The bucket I sewed which has yet to have a line attached to it, or see water.
It does make a nice storage basket though.

Our boat bucket, which came with the boat. It may look a little rough but has had over three years of near daily use! If you’d like something a bit more esthetically pleasing, during a quick Google search this morning I found two online stores which sell boat buckets for real money. Seriously! Search it yourself if you’re curious. Us, we’ll just stick with constructing our own. 🙂

There is a bit of a trick to the whole water-scooping process though, and even with the amount of practice that we’ve had, we still sometimes flub it, coming up with less water than we had hoped.

Warning: You should be a bit careful when trying to do this while underway at any significant speed. When the bucket fills with water, you had better be pretty well braced or you may find yourself swimming!


  1. Will the canvas bag even work for getting water….Will it hold water?

  2. Other boat bucket uses:
    *barf bucket
    *pee bucket (offshore only)
    *get-the-dog-some-water bucket (freshwater sailors only!)
    *bail-the-dinghy bucket

    The possibilities are endless!

  3. We wash down our anchor the same way (and you remember how funky and gross the Bay bottom is). One good place we score nice buckets are marina or construction site dumpsters. Those awesome buckets that this or that come in get tossed at the end of the project. A little washing and voila! A really strong free bucket. Never underestimate the power of dumpster diving!

  4. It will be interesting to see if you CAN get water in your nicely sewn bucket. I can’t with ones like this. They are too light to sink and fill.



    • The instructions in the Pardey’s book, which I link to in the original post, showed to instal a lead (?) weight on one side of the bucket’s rim to facilitate filling. It was a pretty good idea but I never got that far in the project.

  5. Canvas is no good for “Bucket and Chuck-it”!


  6. These boat buckets come with munchies inside them. The ideal boat bucket will be filled with ice and Caribs.

  7. Here is a round canvas bag sold by harbor freight

    It cost $18 pluss shipping. Do you think this would work?

  8. A simple trick for water “every” time. (you must know this by now) drop the bucket in upside down, the quicker you pull back, the less water you bring up.
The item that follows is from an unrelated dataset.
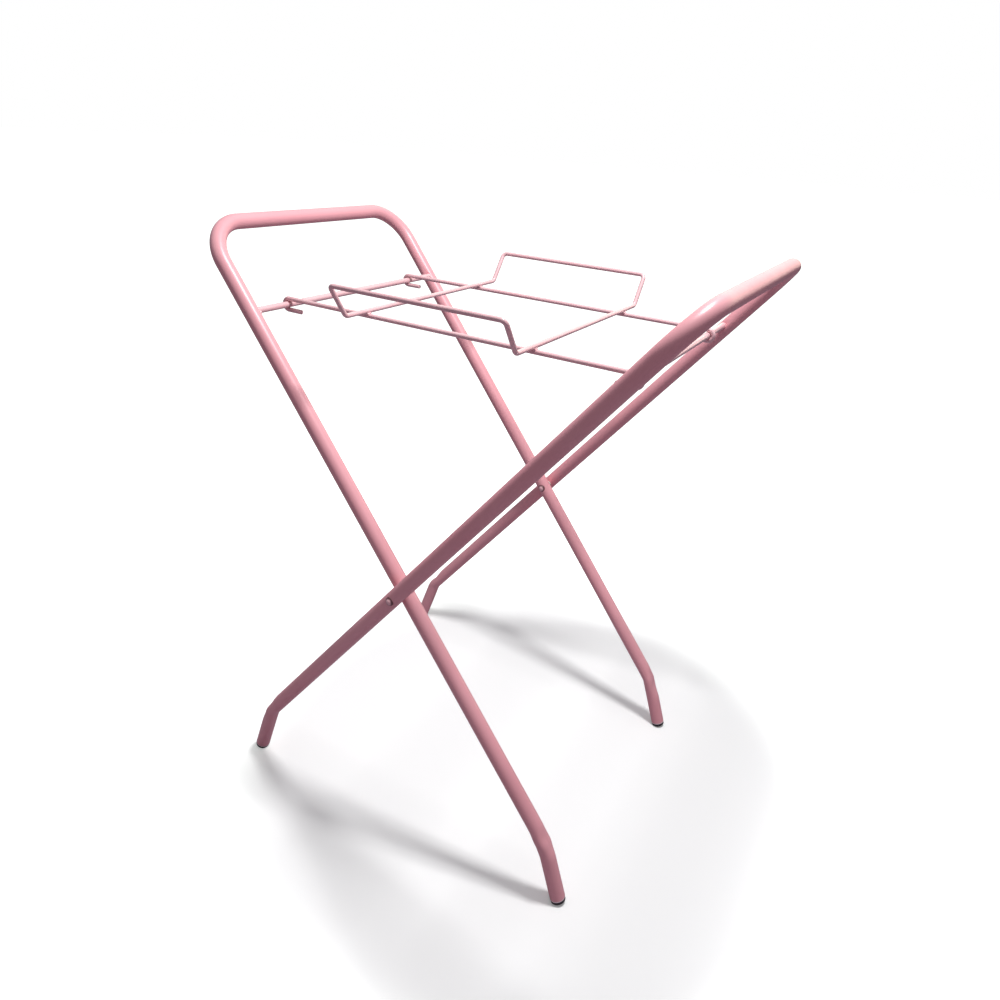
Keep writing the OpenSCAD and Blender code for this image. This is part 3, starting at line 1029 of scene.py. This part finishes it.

  9. Yes, the wieght on one side helps.

    Another thing about canvas buckets:
    a. Not too big, so that it doesn’t rip your arm off under way.
    b. A canvas bucket collapses if filled underway, or at least the mouth closes, which helps too.

    We use them both, about 50/50. But I haven’t removed the metal handles; that seems like an OBVIOUS up-grade I sould have figured out years ago!

  10. 5-gallon plastic buckets double nicely as beach chairs if you just don’t have room for a couple of folding chairs . . . took ours to many beach BBQs!

  11. My boat bucket is a left over pool chemical bucket – about 4 gallons AND it has a plastic handle!